Problem: Pull every line holding the string "joints" from the records below.
— Begin Task material —
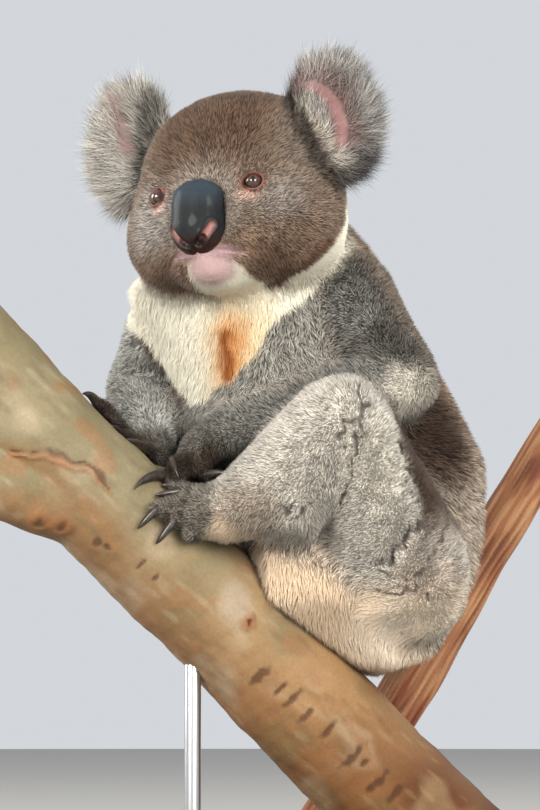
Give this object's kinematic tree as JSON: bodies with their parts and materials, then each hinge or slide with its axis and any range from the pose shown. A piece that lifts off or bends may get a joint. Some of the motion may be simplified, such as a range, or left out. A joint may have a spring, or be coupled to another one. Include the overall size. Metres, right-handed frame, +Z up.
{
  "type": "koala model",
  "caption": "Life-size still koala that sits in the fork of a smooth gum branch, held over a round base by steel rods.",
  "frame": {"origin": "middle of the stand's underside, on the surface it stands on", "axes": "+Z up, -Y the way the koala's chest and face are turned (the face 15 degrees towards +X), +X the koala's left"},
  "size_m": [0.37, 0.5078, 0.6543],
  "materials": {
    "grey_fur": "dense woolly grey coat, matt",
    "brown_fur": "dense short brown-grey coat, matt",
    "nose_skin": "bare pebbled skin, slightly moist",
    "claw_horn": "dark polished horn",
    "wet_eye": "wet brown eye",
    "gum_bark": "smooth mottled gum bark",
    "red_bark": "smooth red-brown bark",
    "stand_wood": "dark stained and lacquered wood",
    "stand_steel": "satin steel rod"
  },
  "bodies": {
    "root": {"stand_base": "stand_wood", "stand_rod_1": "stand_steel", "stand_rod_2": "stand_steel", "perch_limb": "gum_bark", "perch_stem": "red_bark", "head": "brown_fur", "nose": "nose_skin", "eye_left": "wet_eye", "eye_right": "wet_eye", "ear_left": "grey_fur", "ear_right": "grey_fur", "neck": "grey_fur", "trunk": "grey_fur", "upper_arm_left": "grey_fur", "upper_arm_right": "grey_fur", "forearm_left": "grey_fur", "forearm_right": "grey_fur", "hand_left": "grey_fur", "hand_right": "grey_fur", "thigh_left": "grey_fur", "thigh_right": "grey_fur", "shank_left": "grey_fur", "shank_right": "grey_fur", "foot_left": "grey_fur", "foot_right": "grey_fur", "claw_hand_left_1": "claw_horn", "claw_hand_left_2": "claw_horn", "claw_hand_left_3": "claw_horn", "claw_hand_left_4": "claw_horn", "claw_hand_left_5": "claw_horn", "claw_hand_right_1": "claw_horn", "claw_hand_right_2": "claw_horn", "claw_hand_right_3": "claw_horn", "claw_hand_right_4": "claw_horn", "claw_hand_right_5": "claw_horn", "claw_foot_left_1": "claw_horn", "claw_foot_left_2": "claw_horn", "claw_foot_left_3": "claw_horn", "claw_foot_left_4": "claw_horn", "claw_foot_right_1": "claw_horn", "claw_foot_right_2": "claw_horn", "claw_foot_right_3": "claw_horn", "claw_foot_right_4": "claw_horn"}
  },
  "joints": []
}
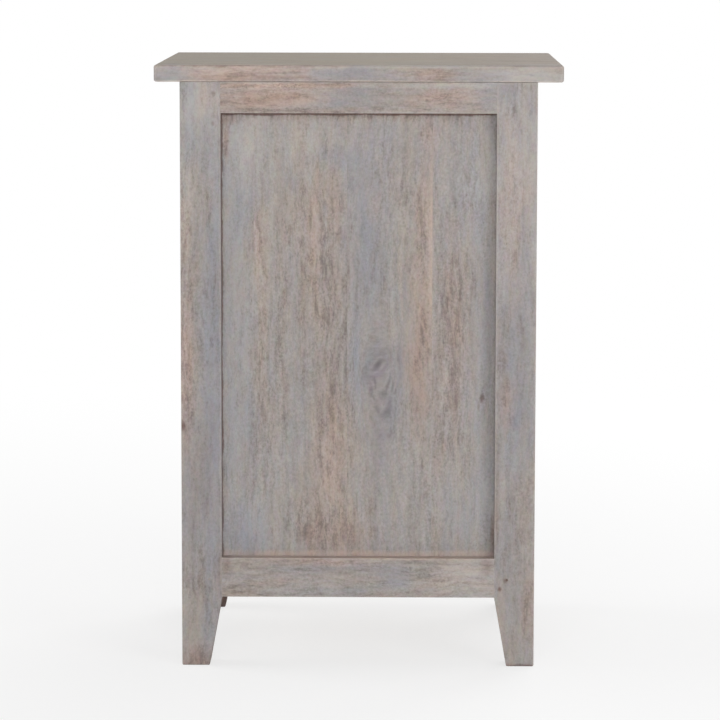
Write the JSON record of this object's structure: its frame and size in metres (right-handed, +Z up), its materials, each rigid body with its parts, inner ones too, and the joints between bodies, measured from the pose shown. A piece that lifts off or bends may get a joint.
— End Task material —
Complete output:
  "joints": []
Write the JSON record of this object's structure: its frame and size in metres (right-handed, +Z up), its materials, each rigid body with its parts, inner ones too, and the joints between bodies, measured from the pose shown. A piece that lifts off or bends may get a joint.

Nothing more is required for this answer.